The article was informative though.
 
one simple test

This pretty much always works for me, whack two pieces together. If it clanks, it is good to go, if it clunks..it gets put on next year's stack. Subtle but noticeable pitch change. I smack 'em together from the stack before they go into the wheelbarrow anyway to bring them into the house, knocks the dirt off, and is a good last check for good dryness. I find a few ones once in awhile that way, not many, just some that haven't dried good enough for some reason.

I've also noted that my inside pieces dry similar to the outside pieces, in a three row stack. The outside pieces get all the rain slop (top cover only on stacks). But the inside pieces don't get as much air flow. Seems to be a tradeoff on overall drying time that works out to "the same", so I can stack three rows wide instead of one or two. And two of my stacks I have made as deep as ten rows. It still dries, just a scosh slower than the narrower stacks, not so much to make much of a difference.

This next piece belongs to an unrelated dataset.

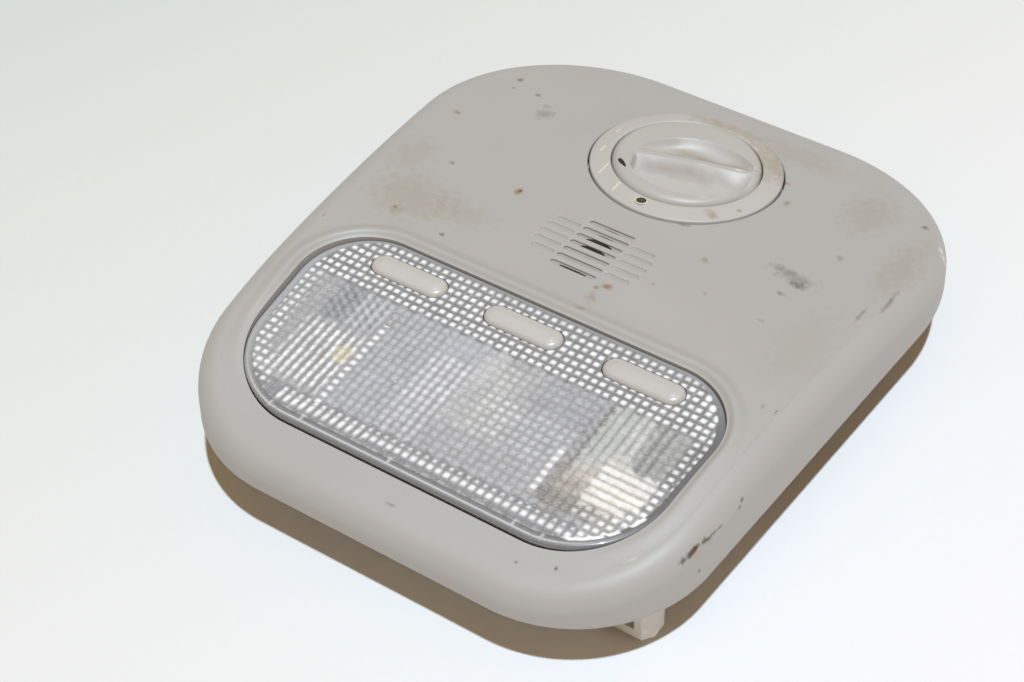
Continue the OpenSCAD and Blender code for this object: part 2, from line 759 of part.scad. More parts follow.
// Low crowned disc with two finger scoops that leave a grip between them
module dial_knob() {
    scoop_ball_r = 38;
    scoop_shift = scoop_r - 13;
    scoop_z = 2.6 + sqrt(scoop_ball_r * scoop_ball_r - scoop_r * scoop_r);
    hub_r = 6;
    profile = concat(
        [[0, knob_foot_z], [knob_r, knob_foot_z]],
        [for (a = [0:15:90]) [
            knob_r - knob_edge_r * (1 - cos(a)),
            knob_edge_z - knob_edge_r * (1 - sin(a))
        ]],
        [[knob_r / 2, knob_h - 0.15], [0, knob_h]]
    );
    color("#aeaaa3") in_dial() rotate([0, 0, grip_angle]) difference() {
        union() {
            rotate_extrude($fn = 96) polygon(profile);
            translate([0, 0, ring_flange_z + ring_flange_t + 0.3]) {
                cylinder(r = hub_r, h = knob_foot_z - ring_flange_z - ring_flange_t - 0.3 + eps);
            }
        }
        translate([0, 0, ring_flange_z]) cylinder(r = spindle_r, h = knob_foot_z - ring_flange_z);
        for (s = [-1, 1]) intersection() {
            translate([0, -s * scoop_shift, scoop_z]) sphere(r = scoop_ball_r, $fn = 96);
            translate([0, s * (grip_t / 2 + knob_r / 2), -1]) block([2 * knob_r, knob_r, 10]);
        }
    }
}
module spindle() {
    color("#d8d6cf") in_dial() {
        translate([0, 0, spindle_foot_z + 0.2]) cylinder(r = spindle_r, h = knob_foot_z - spindle_foot_z - 0.2);
    }
}
module rotary_switch() {
    color("#2a2b2e") in_dial() difference() {
        union() {
            ear_plate(ring_flange_z - switch_plate_t, switch_plate_t);
            translate([0, 0, ring_flange_z - switch_plate_t - switch_drum_h]) {
                cylinder(r = switch_r, h = switch_drum_h + eps);
            }
            translate([0, 0, switch_foot_z]) block([switch_box.x, switch_box.y, switch_box.z + eps]);
        }
        dial_screw_holes(ring_flange_z - switch_plate_t - 1, switch_plate_t + 2);
        translate([0, 0, spindle_foot_z]) {
            cylinder(r = spindle_r + spindle_gap, h = ring_flange_z - spindle_foot_z + eps);
        }
    }
}
module dial_screws() {
    head_z = ring_flange_z - switch_plate_t;
    color("#8d9094") in_dial() for (a = dial_boss_angles) rotate([0, 0, a]) {
        translate([dial_boss_r, 0, head_z - 1.8]) cylinder(r = 2.8, h = 1.8);
        translate([dial_boss_r, 0, head_z]) cylinder(r = screw_r, h = switch_plate_t + ring_flange_t + 2.6);
    }
}
// Rear cover of the rotary switch: stands on the ground and holds the plug socket
base_plug = [13, 4.6];
base_pin_n = 4;
base_l = 22;
base_w = 24;
base_mouth_y = dial_y + switch_foot_z * sin(dial_tilt) - base_l / 2;
base_cavity = 10;
base_h = 14;
module switch_base() {
    color("#2a2b2e") difference() {
        translate([0, base_mouth_y + base_l / 2, 0]) block([base_w, base_l, base_h]);
        in_dial() translate([0, 0, switch_foot_z]) block([3 * base_w, 3 * base_l, 2 * base_h]);
        translate([0, base_mouth_y - eps + base_cavity / 2, shroud_t]) block([base_plug.x, base_cavity, base_plug.y]);
    }
}
module switch_pins() {
    color("#c8a35a") translate([0, base_mouth_y + base_cavity - pin_free_l, shroud_t + base_plug.y / 2 - pin_t / 2]) {
        pin_row(base_pin_n, pin_free_l + 3);
    }
}

// Microphone behind the grille: a flanged holder in the bezel's socket, and its capsule
holder_top_z = socket_top_z - 0.9;
capsule_r = 4.8;
capsule_h = 4.2;
lip_t = 1.4;
module microphone_holder() {
    color("#a9a69f") translate([grille_x, grille_y, 0]) difference() {
        union() {
            translate([0, 0, socket_foot_z - eps]) cylinder(r = socket_r - 0.1, h = holder_top_z - socket_foot_z + eps);
            translate([0, 0, socket_foot_z - 1.5]) cylinder(r = socket_r + socket_t, h = 1.5);
        }
        translate([0, 0, socket_foot_z - 2]) cylinder(r = capsule_r + 0.05, h = holder_top_z - lip_t - socket_foot_z + 2);
        translate([0, 0, socket_foot_z]) cylinder(r = capsule_r - 0.6, h = 10);
    }
}
module microphone() {
    color("#1f2022") translate([grille_x, grille_y, holder_top_z - lip_t - capsule_h]) cylinder(r = capsule_r, h = capsule_h);
}

// Folded steel clip pushed onto a rib, with two sprung wings that hold in the roof panel
module spring_clip() {
    t = 0.6;
    foot = rib_foot_z - t;
    inner = rib_t / 2;
    wing = inner + 3.2;
    grip_z = rib_foot_z + 8;
    wing_z = rib_foot_z + 4;
    color("#9a9da1") translate([rib_x, rib_y + rib_l / 2 - 1, 0]) rotate([90, 0, 0]) linear_extrude(rib_l - 2) {
        polygon([
            [inner, rib_foot_z], [inner, grip_z], [inner + t, grip_z], [inner + t, foot + 1], [wing, wing_z],
            [wing + t, wing_z], [inner + t, foot], [-inner - t, foot], [-wing - t, wing_z], [-wing, wing_z],
            [-inner - t, foot + 1], [-inner - t, grip_z], [-inner, grip_z], [-inner, rib_foot_z]
        ]);
    }
}

module left_bulb() { bulb(-map_lamp_x); }
module centre_bulb() { bulb(0); }
module right_bulb() { bulb(map_lamp_x); }
module left_bulb_contacts() { bulb_contacts(-map_lamp_x); }
module centre_bulb_contacts() { bulb_contacts(0); }
module right_bulb_contacts() { bulb_contacts(map_lamp_x); }

module left_button() { button(-1); }
module centre_button() { button(0); }
module right_button() { button(1); }
module left_plunger() { plunger(-1); }
module centre_plunger() { plunger(0); }
module right_plunger() { plunger(1); }
module left_switch() { push_switch(-1); }
module centre_switch() { push_switch(0); }
module right_switch() { push_switch(1); }
module left_spring_clip() { mirror([1, 0, 0]) spring_clip(); }
module right_spring_clip() { spring_clip(); }

bezel();
lens();
reflector();
lamp_housing();
left_bulb();
centre_bulb();
right_bulb();
left_bulb_contacts();
centre_bulb_contacts();
right_bulb_contacts();
left_button();
centre_button();
right_button();
left_plunger();
centre_plunger();
right_plunger();
left_switch();
centre_switch();
right_switch();
circuit_board();
board_screws();
feed_strip();
lamp_connector();
lamp_pins();
housing_screws();
dial_ring();
indicator_lens();
dial_knob();
spindle();
rotary_switch();
switch_base();
switch_pins();
dial_screws();
microphone_holder();
microphone();
left_spring_clip();
right_spring_clip();
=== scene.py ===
# %% [markdown]
# A car's overhead light lies face up on a white table: a crowned grey bezel, a
# clear lamp lens with three buttons, a small grille and a rotary dial. The
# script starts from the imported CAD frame, which fixes every size and place.
# Each visible moulding is then made again as a fine surface that is worked out
# with numpy, and the pieces that are hidden keep their CAD solids.

# %% Frame and tools
import math
import bpy
import bmesh
import numpy as np
from mathutils import Matrix, Vector


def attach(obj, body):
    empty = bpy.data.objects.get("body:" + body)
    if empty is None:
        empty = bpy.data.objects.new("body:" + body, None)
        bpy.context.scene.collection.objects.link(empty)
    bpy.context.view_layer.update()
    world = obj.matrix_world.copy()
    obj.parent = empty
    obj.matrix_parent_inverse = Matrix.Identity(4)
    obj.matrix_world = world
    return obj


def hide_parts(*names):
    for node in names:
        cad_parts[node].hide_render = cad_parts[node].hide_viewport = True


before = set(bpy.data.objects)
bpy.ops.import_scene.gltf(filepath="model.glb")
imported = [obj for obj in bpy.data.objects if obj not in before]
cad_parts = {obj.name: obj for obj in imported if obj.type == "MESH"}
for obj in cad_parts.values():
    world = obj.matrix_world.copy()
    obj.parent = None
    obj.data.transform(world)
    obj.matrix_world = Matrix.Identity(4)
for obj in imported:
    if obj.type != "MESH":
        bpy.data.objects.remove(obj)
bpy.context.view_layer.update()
MM = 0.001

# %% [markdown]
# The sizes are the CAD model's own driving sizes, in millimetres. The bezel is
# outlined by corner arcs of two radii, joined by straight sides, and its face
# follows one long arc towards the dial and a tighter one towards the lamp.

# %% Driving sizes
BEZEL_L, LAMP_END_W, DIAL_END_W = 175.0, 135.4, 147.6
LAMP_CORNER_R, DIAL_CORNER_R = 36.0, 47.0
WALL, RIM_H, CROWN_H, CREST_R, WALL_DRAFT = 2.2, 14.0, 17.4, 6.0, 2.3
CROWN_Y = -BEZEL_L / 2 + 57.9
CROWN_DIAL_R, CROWN_LAMP_R = 515.0, 162.0
LENS_Z, LENS_TILT, LENS_D, LENS_T = 28.9, 3.7, 57.5, 2.4
LENS_NEAR_W, LENS_FAR_W, LENS_NEAR_R, LENS_FAR_R = 112.2, 114.4, 23.6, 17.7
LENS_GAP, LIP_W, LIP_H = 0.4, 5.4, 1.1
LAMP_Y = -BEZEL_L / 2 + 41.6
BUTTON_PITCH, BUTTON_Y, BUTTON_L, BUTTON_W = 32.9, LENS_D / 2 - 7.45, 21.4, 6.6
BUTTON_PROUD, BUTTON_EDGE_R = 1.3, 1.6
DIAL_Y, DIAL_TILT, RING_R, KNOB_R = BEZEL_L / 2 - 36.6, 8.0, 25.0, 19.3
KNOB_H = 3.6
GRILLE_X, SLOT_N, SLOT_PITCH, SLOT_W, SLOT_L, GRILLE_R = -0.8, 7, 3.0, 1.5, 12.7, 15.0
GRILLE_Y = (LAMP_Y + LENS_D / 2 + DIAL_Y - RING_R) / 2 + 2.7
BEZEL_NEAR = (LAMP_END_W / 2, -BEZEL_L / 2, LAMP_CORNER_R)
BEZEL_FAR = (DIAL_END_W / 2, BEZEL_L / 2, DIAL_CORNER_R)
LENS_NEAR = (LENS_NEAR_W / 2, -LENS_D / 2, LENS_NEAR_R)
LENS_FAR = (LENS_FAR_W / 2, LENS_D / 2, LENS_FAR_R)
HOLE_NEAR = (LENS_NEAR[0] + LENS_GAP, LAMP_Y + LENS_NEAR[1] - LENS_GAP, LENS_NEAR_R + LENS_GAP)
HOLE_FAR = (LENS_FAR[0] + LENS_GAP, LAMP_Y + LENS_FAR[1] + LENS_GAP, LENS_FAR_R + LENS_GAP)
print("lens centre", round(LAMP_Y, 1), "dial centre", round(DIAL_Y, 1), "grille", round(GRILLE_Y, 1))


# %% Height of the crowned face
def face_z(y):
    """Height of the face over y: a circle's fall r - sqrt(r^2 - d^2) below the crown line."""
    r = np.where(y > CROWN_Y, CROWN_DIAL_R, CROWN_LAMP_R)
    d = y - CROWN_Y
    return RIM_H + CROWN_H - (r - np.sqrt(r * r - d * d))


DIAL_Z = float(face_z(np.array(DIAL_Y)))
print("dial plane height", round(DIAL_Z, 2))

# %% [markdown]
# The photograph's viewpoint was fitted to the outlines of the bezel, the lens,
# the dial and the buttons, so the camera is written here as a place and three
# directions: to the right, down and into the picture.

# %% Camera
LOOK_RIGHT = Vector((0.83105695, 0.55546943, -0.02824981))
LOOK_DOWN = Vector((0.37623958, -0.5988599, -0.70697284))
LOOK_IN = Vector((-0.40961948, 0.576906, -0.70667627))
EYE = Vector((0.20015, -0.31138, 0.37520))
camera_data = bpy.data.cameras.new("camera")
camera_data.sensor_width, camera_data.lens = 36.0, 73.77
camera_data.clip_start, camera_data.clip_end = 0.01, 20.0
camera = bpy.data.objects.new("camera", camera_data)
camera.matrix_world = Matrix.Translation(EYE) @ Matrix((LOOK_RIGHT, -LOOK_DOWN,
    -LOOK_IN)).transposed().to_4x4()
bpy.context.scene.collection.objects.link(camera)
bpy.context.scene.camera = camera
print("camera at", tuple(round(v, 3) for v in EYE))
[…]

I think living where we are and having beastly hot summers has a lot to do with it. I don't remember my wood drying near this good or fast when I lived up north. If I cut some green wood in the heat of summer in the morning, by the afternoon it is already cracking heavy. I have some now I cut..ohh..guess six weeks or so ago when we still had some wicked hot days, and dang if it ain't pretty much ready right now, I tried a few chunks just for fun. It's for next year anyway so should be pretty darn dry by then.(ya I would like a moisture meter because I am a nerd and like gadgets but it isn't high on my gadget need it now list either)

Now I *prefer* to cut mid winter, cooler and more comfortable for me to work and the wood comes fresh with the least amount of moisture in it and weighs less, but beggars ain't choosers and I try to cut year 'round now anyway. It adds up more, and mo is bettah. Besides, mid summer cutting is the best time to beat the mud usually.